Há, entretanto, um ponto polêmico que merece reflexão. Os principais benefícios fiscais se referem à isenção ou redução de Imposto sobre Produtos Industrializados (IPI) e, a princípio, diferentemente de programas anteriores, como Inovar Auto e Rota 2030, seriam aplicados apenas a veículos híbridos e elétricos. Ao mesmo tempo, a PEC da reforma tributária, aprovada pelo Congresso Nacional em dezembro de 2023, estendeu tais benefícios a carros flex, ou seja, a combustão.
Se os legisladores brasileiros fossem seguir tendências mundiais de sustentabilidade e energia limpa, é certo que esses benefícios seriam mantidos apenas para carros híbridos e elétricos.
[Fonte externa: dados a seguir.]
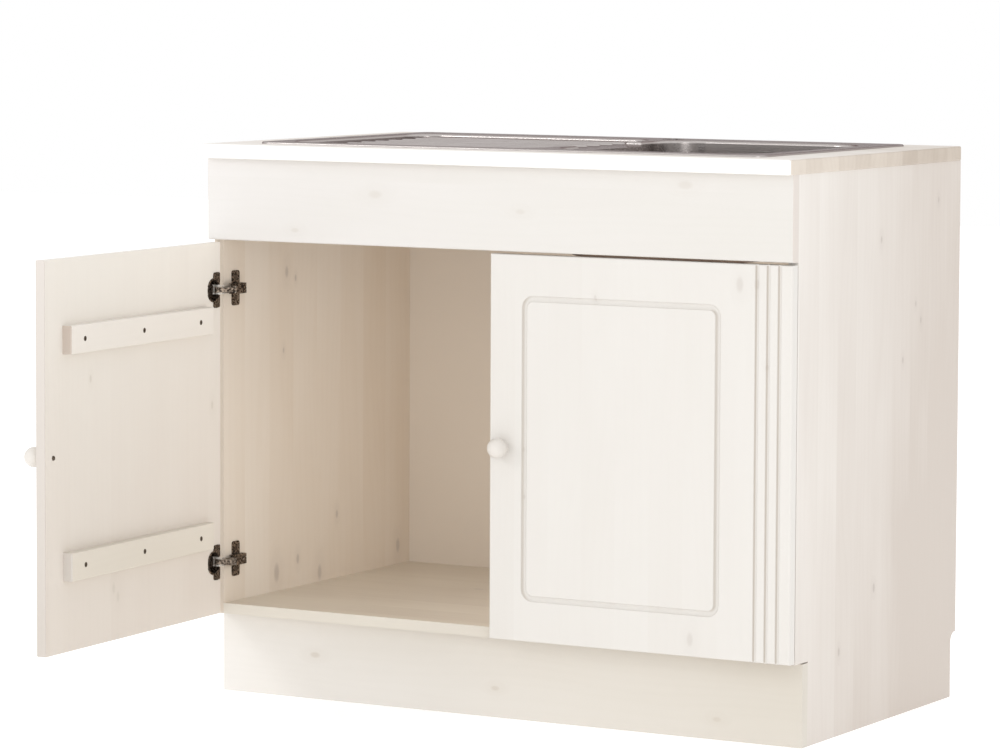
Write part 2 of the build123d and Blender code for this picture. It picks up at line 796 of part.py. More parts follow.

A União Europeia, por exemplo, determinou que a partir de 2035 todos os automóveis produzidos no bloco devem ser livres de emissão de CO2.
Estaria o Brasil, assim, incentivando a produção de veículos poluentes? Não necessariamente. Temos uma relação bastante estreita com a indústria automotiva, porque ela representa fatia considerável da economia. Em 2022, o setor faturou US$ 39 bilhões, respondendo por 5,26% do Produto Interno Bruto (PIB) e 22% do PIB industrial. Além disso, ainda que já tenha gerado mais, essa indústria é responsável por uma quantidade significativa de empregos, na casa dos 100 mil postos de trabalho. Por mais que as fábricas se modernizem, invistam em tecnologia e automação, ainda há uma concentração grande de mão de obra humana.
O tema, contudo, é delicado. A reforma legislativa certamente traz uma revisão significativa do sistema tributário e provavelmente se traduzirá em ganhos de produtividade no longo prazo. De um lado, tem-se a urgência das mudanças de hábitos rumo a um futuro mais sustentável. De outro, há um setor crucial para a economia.
Apesar da polêmica, penso que podemos concordar que, na prática, tanto os investimentos quanto os incentivos fiscais trazem vários pontos positivos para o Brasil e para o setor automotivo. Ambos têm como objetivo a diversidade de produtos, um maior volume de produção, mais receita e, consequentemente, a manutenção de milhares de empregos. Passemos a outro ponto: os atuais empecilhos para o avanço dos veículos elétricos no Brasil.
Necessário deixar claro que a população brasileira não é avessa à sustentabilidade. Levantamento da Confederação Nacional da Indústria (CNI) apontou que o número de brasileiros que se preocupam com hábitos sustentáveis, sempre ou na maioria das vezes, passou de 74% em 2022 para 81% em 2023. Ainda, apesar de sabermos que o principal motivador da adoção do etanol costuma ser o preço na bomba de combustível, o carro flex tem boa aceitação também por ser mais sustentável.
Desta forma, não são esses pontos que afastam o motorista brasileiro dos carros elétricos e híbridos. Além do preço ainda superior em comparação com o veículo a combustão, há o carregamento. Mesmo que alguns dos novos carros elétricos levem cerca de meia hora para chegar a 80% da bateria carregada em pontos de recarga rápida, a primeira geração de eletrificados demora mais de duas horas para atingir esse patamar, podendo levar mais de uma noite inteira em um ponto doméstico com 220 volts de 20 amperes. Então, mesmo que o motorista deixe o veículo carregando numa vaga especial do shopping enquanto vai ao cinema, por exemplo, o tempo pode não ser suficiente.
A eficiência quanto à quilometragem que poderá ser percorrida é outra questão. Isso sem falar nos postos de abastecimento. Alguns condomínios e estabelecimentos comerciais, como os já citados shoppings, têm disponibilizado pontos de carregamento, mas eles são suficientes? E qual é o custo quando o carregamento não é ofertado como cortesia e o motorista precisa desembolsar para recarregar o carro?
É claro que esse cenário deve mudar. Lembro-me de quando os veículos a álcool começaram a se popularizar, na década de 1980, e havia filas enormes em postos porque apenas uma bomba fornecia o combustível. Hoje, porém, o etanol é um combustível bastante aceito e difundido no país. Vislumbro o mesmo para os carros elétricos no futuro, mas até lá ainda temos um longo caminho – literalmente – a percorrer.